• [Given request] Write out the lines from the top of the material through the line with "return piece[2].Length if", exactly and with nothing added.

━━━━

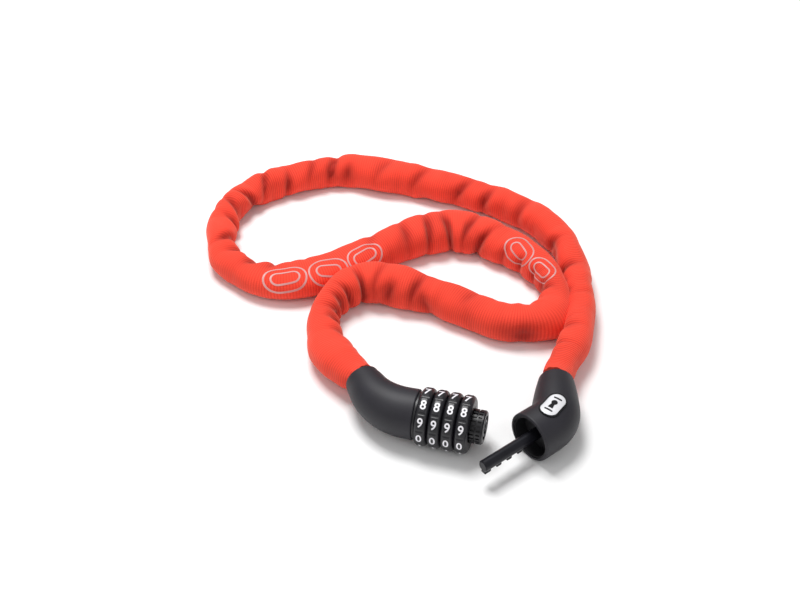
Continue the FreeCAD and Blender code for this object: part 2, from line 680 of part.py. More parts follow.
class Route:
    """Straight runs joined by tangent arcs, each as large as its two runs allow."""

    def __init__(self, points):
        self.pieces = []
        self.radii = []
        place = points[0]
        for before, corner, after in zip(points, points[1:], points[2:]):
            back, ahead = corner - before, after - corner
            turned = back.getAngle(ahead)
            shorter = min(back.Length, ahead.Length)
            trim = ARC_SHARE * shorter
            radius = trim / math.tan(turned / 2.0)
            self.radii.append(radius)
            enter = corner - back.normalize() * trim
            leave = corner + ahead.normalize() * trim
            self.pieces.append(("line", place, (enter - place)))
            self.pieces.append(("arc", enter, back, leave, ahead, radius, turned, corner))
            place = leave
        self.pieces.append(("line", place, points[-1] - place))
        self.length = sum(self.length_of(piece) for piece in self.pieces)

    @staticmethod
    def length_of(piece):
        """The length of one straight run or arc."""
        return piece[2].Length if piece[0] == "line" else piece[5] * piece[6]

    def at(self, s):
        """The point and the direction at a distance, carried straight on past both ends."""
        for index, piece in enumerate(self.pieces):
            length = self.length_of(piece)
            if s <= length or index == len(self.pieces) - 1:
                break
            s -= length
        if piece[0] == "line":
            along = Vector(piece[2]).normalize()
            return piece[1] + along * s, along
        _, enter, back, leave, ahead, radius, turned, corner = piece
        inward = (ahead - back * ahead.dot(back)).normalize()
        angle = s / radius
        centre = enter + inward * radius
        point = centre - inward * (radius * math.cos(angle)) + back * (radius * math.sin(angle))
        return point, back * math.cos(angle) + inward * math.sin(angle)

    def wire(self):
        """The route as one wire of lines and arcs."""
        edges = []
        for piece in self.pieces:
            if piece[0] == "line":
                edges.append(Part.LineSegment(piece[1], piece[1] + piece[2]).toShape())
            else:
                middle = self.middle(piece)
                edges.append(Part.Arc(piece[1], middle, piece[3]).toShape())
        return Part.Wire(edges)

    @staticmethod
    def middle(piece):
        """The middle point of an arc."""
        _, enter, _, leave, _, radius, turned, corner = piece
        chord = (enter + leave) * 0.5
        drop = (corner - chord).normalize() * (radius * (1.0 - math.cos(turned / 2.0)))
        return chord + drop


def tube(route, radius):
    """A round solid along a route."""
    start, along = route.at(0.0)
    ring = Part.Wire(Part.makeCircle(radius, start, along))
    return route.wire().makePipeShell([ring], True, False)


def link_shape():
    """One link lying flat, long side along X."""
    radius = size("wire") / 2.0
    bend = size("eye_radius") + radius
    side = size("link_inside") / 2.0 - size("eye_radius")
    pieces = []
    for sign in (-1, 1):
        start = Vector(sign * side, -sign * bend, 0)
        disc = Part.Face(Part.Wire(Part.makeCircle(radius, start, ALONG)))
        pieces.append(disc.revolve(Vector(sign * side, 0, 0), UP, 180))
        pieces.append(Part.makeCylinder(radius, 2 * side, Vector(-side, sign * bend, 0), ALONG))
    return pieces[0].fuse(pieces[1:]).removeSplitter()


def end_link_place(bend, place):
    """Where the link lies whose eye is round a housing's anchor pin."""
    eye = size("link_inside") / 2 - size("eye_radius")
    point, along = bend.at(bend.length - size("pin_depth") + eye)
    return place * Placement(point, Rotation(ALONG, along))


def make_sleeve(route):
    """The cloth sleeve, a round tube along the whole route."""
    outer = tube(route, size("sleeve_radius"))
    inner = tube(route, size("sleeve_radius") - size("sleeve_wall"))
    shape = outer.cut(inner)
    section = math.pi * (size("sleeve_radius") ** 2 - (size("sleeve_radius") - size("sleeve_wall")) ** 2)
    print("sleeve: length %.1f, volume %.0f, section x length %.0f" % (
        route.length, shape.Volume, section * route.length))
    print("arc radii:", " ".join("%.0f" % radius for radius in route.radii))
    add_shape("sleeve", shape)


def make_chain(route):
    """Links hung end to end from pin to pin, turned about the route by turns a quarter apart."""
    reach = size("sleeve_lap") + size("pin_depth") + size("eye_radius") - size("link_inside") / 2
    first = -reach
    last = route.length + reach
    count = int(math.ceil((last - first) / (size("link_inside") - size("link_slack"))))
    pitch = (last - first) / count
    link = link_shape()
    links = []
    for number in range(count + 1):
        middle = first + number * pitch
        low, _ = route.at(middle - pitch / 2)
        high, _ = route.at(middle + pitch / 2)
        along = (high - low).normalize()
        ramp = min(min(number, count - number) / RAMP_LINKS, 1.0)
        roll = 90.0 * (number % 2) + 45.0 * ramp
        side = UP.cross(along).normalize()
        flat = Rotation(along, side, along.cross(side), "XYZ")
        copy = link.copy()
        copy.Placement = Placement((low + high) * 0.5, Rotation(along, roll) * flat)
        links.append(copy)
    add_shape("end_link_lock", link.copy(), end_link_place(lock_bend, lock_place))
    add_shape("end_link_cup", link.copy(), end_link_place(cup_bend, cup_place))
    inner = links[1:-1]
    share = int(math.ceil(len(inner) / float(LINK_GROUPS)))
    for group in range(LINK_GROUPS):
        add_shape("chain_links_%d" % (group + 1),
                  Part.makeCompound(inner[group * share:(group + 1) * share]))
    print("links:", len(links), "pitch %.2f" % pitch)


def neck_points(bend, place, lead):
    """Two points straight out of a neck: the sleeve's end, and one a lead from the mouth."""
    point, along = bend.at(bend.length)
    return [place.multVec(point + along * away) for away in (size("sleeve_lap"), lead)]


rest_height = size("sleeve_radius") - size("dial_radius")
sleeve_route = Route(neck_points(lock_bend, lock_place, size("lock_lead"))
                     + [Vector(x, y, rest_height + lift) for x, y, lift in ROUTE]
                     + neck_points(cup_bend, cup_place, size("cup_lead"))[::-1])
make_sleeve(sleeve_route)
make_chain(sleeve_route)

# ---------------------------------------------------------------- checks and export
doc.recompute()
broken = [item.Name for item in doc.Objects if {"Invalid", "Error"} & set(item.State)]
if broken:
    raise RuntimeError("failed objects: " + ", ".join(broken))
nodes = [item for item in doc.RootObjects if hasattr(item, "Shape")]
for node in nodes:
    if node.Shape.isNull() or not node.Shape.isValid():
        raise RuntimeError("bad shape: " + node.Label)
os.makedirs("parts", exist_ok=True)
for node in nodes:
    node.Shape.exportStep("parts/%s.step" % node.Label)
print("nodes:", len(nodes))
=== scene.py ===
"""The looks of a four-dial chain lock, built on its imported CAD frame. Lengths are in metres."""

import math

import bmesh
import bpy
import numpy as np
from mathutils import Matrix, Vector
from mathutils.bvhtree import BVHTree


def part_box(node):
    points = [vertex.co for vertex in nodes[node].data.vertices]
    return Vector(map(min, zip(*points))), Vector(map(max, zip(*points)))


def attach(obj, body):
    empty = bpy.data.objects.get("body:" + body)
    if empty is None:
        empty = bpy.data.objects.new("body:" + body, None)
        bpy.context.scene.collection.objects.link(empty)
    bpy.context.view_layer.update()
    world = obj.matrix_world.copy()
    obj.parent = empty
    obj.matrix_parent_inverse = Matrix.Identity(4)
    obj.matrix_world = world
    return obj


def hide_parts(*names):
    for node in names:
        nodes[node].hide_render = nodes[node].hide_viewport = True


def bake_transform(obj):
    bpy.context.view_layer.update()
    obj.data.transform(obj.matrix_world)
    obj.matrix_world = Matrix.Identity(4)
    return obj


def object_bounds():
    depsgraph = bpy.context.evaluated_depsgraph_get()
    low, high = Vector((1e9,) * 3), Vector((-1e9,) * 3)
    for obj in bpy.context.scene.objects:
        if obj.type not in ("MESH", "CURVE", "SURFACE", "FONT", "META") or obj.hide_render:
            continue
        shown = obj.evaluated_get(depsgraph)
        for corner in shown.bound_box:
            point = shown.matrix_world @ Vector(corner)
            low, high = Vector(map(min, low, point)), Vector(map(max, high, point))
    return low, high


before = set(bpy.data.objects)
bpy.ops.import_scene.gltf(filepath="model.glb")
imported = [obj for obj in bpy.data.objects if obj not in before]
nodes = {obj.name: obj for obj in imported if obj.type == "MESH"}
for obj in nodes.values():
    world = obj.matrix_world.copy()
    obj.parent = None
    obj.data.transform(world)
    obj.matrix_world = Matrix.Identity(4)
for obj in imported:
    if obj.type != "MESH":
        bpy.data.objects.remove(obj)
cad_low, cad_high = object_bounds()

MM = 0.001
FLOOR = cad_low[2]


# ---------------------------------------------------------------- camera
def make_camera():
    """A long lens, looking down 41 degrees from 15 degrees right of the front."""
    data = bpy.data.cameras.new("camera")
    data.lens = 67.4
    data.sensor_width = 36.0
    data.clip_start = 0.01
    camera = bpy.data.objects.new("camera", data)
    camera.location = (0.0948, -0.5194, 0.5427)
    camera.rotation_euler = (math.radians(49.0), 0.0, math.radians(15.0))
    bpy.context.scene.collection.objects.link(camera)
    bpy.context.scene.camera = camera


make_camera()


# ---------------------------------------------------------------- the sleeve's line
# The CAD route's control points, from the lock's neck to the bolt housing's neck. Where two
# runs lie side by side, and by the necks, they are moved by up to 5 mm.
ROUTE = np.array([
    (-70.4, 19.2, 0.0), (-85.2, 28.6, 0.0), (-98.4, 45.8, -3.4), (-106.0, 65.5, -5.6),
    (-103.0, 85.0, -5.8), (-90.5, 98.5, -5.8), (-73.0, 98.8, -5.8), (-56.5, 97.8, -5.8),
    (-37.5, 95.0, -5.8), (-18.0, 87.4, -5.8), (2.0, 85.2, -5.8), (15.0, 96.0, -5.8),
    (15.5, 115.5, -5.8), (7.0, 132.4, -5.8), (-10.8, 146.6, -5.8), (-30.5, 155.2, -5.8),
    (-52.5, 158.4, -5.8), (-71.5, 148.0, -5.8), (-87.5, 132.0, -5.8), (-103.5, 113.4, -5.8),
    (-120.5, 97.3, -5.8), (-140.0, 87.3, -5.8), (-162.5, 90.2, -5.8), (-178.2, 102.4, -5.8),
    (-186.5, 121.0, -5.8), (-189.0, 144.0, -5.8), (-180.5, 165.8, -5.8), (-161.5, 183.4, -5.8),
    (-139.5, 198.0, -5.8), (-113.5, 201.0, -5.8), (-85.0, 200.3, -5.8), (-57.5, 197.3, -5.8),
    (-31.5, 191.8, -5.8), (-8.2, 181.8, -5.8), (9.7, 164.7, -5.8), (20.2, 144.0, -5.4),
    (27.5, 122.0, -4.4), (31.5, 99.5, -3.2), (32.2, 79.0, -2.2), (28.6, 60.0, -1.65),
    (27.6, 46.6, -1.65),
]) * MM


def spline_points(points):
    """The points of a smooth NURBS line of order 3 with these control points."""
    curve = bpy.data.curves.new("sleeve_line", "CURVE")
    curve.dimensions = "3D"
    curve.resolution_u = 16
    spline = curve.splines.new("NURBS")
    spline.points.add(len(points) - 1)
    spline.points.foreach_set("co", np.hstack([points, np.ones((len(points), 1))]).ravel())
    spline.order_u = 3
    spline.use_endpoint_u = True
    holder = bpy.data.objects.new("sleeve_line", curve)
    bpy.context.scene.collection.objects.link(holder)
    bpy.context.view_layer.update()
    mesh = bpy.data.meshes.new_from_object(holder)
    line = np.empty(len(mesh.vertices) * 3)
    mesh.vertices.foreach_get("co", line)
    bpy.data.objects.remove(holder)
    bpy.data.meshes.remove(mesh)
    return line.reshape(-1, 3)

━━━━

• [Worked answer]
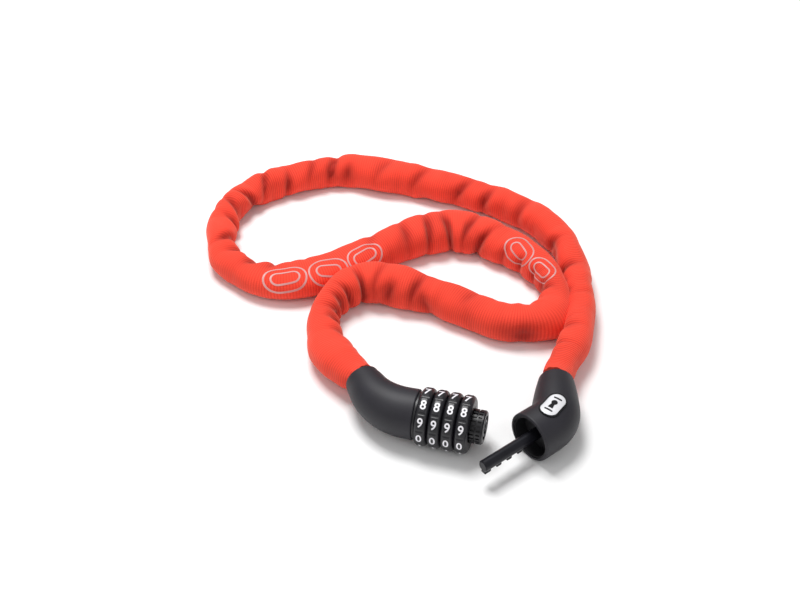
Continue the FreeCAD and Blender code for this object: part 2, from line 680 of part.py. More parts follow.
class Route:
    """Straight runs joined by tangent arcs, each as large as its two runs allow."""

    def __init__(self, points):
        self.pieces = []
        self.radii = []
        place = points[0]
        for before, corner, after in zip(points, points[1:], points[2:]):
            back, ahead = corner - before, after - corner
            turned = back.getAngle(ahead)
            shorter = min(back.Length, ahead.Length)
            trim = ARC_SHARE * shorter
            radius = trim / math.tan(turned / 2.0)
            self.radii.append(radius)
            enter = corner - back.normalize() * trim
            leave = corner + ahead.normalize() * trim
            self.pieces.append(("line", place, (enter - place)))
            self.pieces.append(("arc", enter, back, leave, ahead, radius, turned, corner))
            place = leave
        self.pieces.append(("line", place, points[-1] - place))
        self.length = sum(self.length_of(piece) for piece in self.pieces)

    @staticmethod
    def length_of(piece):
        """The length of one straight run or arc."""
        return piece[2].Length if piece[0] == "line" else piece[5] * piece[6]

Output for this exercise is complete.